There are a couple of scenarios to use multiprocessing with the pipeline:

1.  Multiprocessing within a pipeline step. At the moment, the steps that
support this are the :ref:`jump <jump_step>`,
:ref:`ramp_fitting <ramp_fitting_step>`,
and :ref:`wfss_contam <wfss_contam_step>` steps. To enable multiprocessing, the
optional parameter is `maximum_cores` for the ``jump``, ``ramp_fitting``, and
``wfss_contam`` steps. This parameter can be set to a numerical value given
as a string or it can be set to the words `quarter`, `half`, `all`,
or `none`, which is the default value.

The following example turns on a step's multiprocessing option. Notice only
one of the steps has multiprocessing turned on. We do not recommend
simultaneously enabling both steps to do multiprocessing, as this may likely
lead to running out of system memory.


::

    # SampleScript1

    import os, sys
    from jwst.pipeline import Detector1Pipeline

    uncal_file = 'jw0000_0000_uncal.fits'
    output_dir = '/my_project'

    def main():
        det1 = Detector1Pipeline()
        parameter_dict = {"ramp_fit": {"maximum_cores": 'all'}}
        det1.call(uncal_file, save_results=True, steps=parameter_dict, output_dir=output_dir)

    if __name__ = '__main__':
        sys.exit(main())


2. Calling the pipeline using multiprocessing. The following example uses this
option setting up a log file for each run of the pipeline and a text file with
the full traceback in case there is a crash. Notice that the ``import`` statement
of the pipeline is within the multiprocessing block that gets called by every
worker.

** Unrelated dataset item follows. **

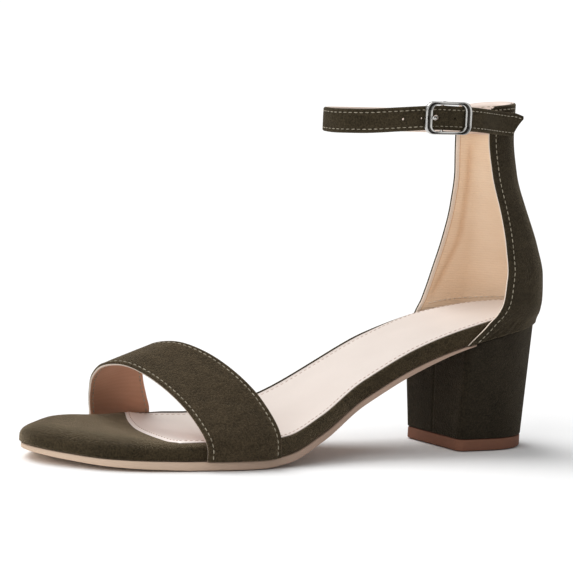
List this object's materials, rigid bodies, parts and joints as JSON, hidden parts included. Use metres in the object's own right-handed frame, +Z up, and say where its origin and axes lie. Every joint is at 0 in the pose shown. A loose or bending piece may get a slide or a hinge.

This is to avoid a known memory leak.


::

    # SampleScript2

    import os, sys
    import traceback
    import configparser
    import multiprocessing
    from glob import glob

    def mk_stpipe_log_cfg(output_dir, log_name):
        """
        Create a configuration file with the name log_name, where
        the pipeline will write all output.
        Args:
            outpur_dir: str, path of the output directory
            log_name: str, name of the log to record screen output
        Returns:
            nothing
        """
        config = configparser.ConfigParser()
        config.add_section("*")
        config.set("*", "handler", "file:" + log_name)
        config.set("*", "level", "INFO")
        pipe_log_config = os.path.join(output_dir, "pipeline-log.cfg")
        config.write(open(pipe_log_config, "w"))

    def run_det1(uncal_file, output_dir):
        """
        Run the Detector1 pipeline on the given file.
        Args:
            uncal_file: str, name of uncalibrated file to run
            outpur_dir: str, path of the output directory
        Returns:
            nothing
        """
        log_name = os.path.basename(uncal_file).replace('.fits', '')
        mk_stpipe_log_cfg(output_dir, log_name+'.log')
        from jwst.pipeline.calwebb_detector1 import Detector1Pipeline
        pipe_success = False
        try:
            det1 = Detector1Pipeline()
            det1.call(uncal_file, output_dir=output_dir, logcfg="pipeline-log.cfg", save_results=True)
            pipe_success = True
            print('\n * Pipeline finished for file: ', uncal_file, ' \n')
        except Exception:
            print('\n *** OH NO! The detector1 pipeline crashed! *** \n')
            pipe_crash_msg = traceback.print_exc()
        if not pipe_success:
            crashfile = open(log_name+'_pipecrash.txt', 'w')
            print('Printing file with full traceback')
            print(pipe_crash_msg, file=crashfile)

    def main():
        input_data_dir = '/my_project_dir'
        output_dir = input_data_dir

        # get the files to run
        files_to_run = glob(os.path.join(input_data_dir, '*_uncal.fits'))
        print('Will run the pipeline on {} files'.format(len(files_to_run)))

        # the output list should be the same length as the files to run
        outptd = [output_dir for _ in range(len(files_to_run))]

        # get the cores to use
        cores2use = int(os.cpu_count()/2)   # half of all available cores
        print('* Using ', cores2use, ' cores for multiprocessing.')

        # set the pool and run multiprocess
        with multiprocessing.Pool(cores2use) as pool:
            pool.starmap(run_det1, zip(files_to_run, outptd))

        print('\n * Finished multiprocessing! \n')

    if __name__ == '__main__':
        sys.exit(main())


.. warning::
    Although it is technically possible to call the pipeline with
    multiprocessing while also enabling this option in a step, we
    strongly recommend not to do this. This scenario would be the same as
    `SampleScript2` except with adding and calling the parameter dictionary
    `parameter_dict` in `SampleScript1`. However, Python will crash
    if both multiprocessing options are set to use all the cores or even
    less, because it is not permitted that a worker has children processes.
    We recommend not enabling step multiprocessing for parallel pipeline
    runs to avoid potentially running out of memory.